Friday, June 6, 2014


In the dim dark hours of the night, when sleep escapes, my thoughts sometimes return to the mystery of why writers, when they come out of their dark caves at conventions and actually engage in social contact, talk about so many things that are peripheral to what they actually do.  Conversations revolve around markets, editors, publishers, the latest web war, and whatever project they're working on.  They also talk about people, places, cabbages, candle wax, and kings, the latter set usually influenced heavily by strong drink in the cozy environs of the hotel bar.
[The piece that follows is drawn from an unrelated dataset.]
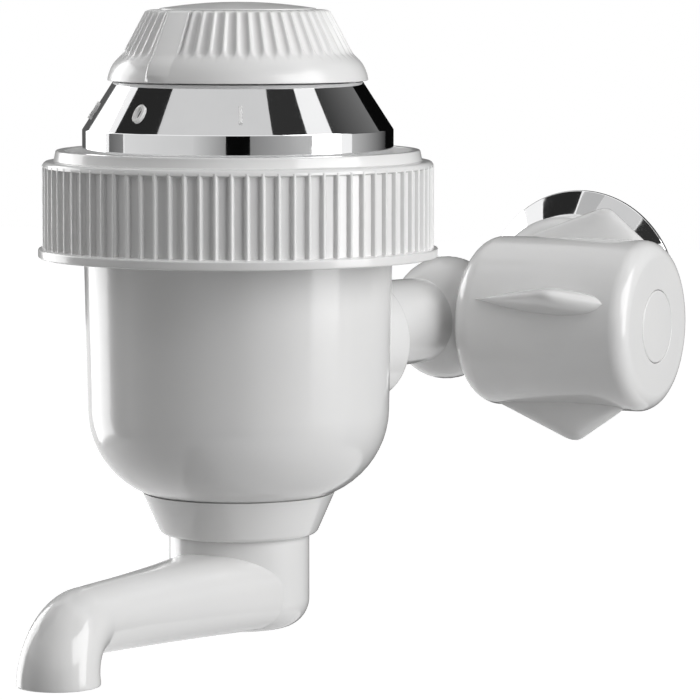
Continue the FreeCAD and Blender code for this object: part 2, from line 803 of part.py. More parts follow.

But you, the writer, never seems willing to talk about your muse, that mysterious being who guides your thoughts and fingers back home, away from the crowd, where you struggle with the difficult problem of placing word upon word to form a story or make a cogent point.

Sure, you are a writer.  You've mastered the three-element plot, grammar, and  the proper use of gerunds, adjectives, and nouns.   You've probably grasped the basic rules of composition, formatting, and adhere to a smattering of professional courtesy.  You've even managed these difficult arts despite reading countless guidance about the "correct" way to approach writing.

But in the dim quiet it is just you and the tabla rosa, the blank sheet that beckons to fill its spaces with words, words, words until your fingers no longer feel the keys and your eyesight starts to fail. What is it that you've been doing until exhaustion overtakes you?  Were you in a fugue state, cooly calculating, plugging along, or thinking of the sweet oblivion of NOT writing?  What is it that drives you to write, even when there is only a very distant prospect of anyone besides some overly critical slush reader ever seeing your thoughts, your words, and your stories?

"Muse," you say, but do you really know what you mean and why, dear God, do you never really talk about her to others?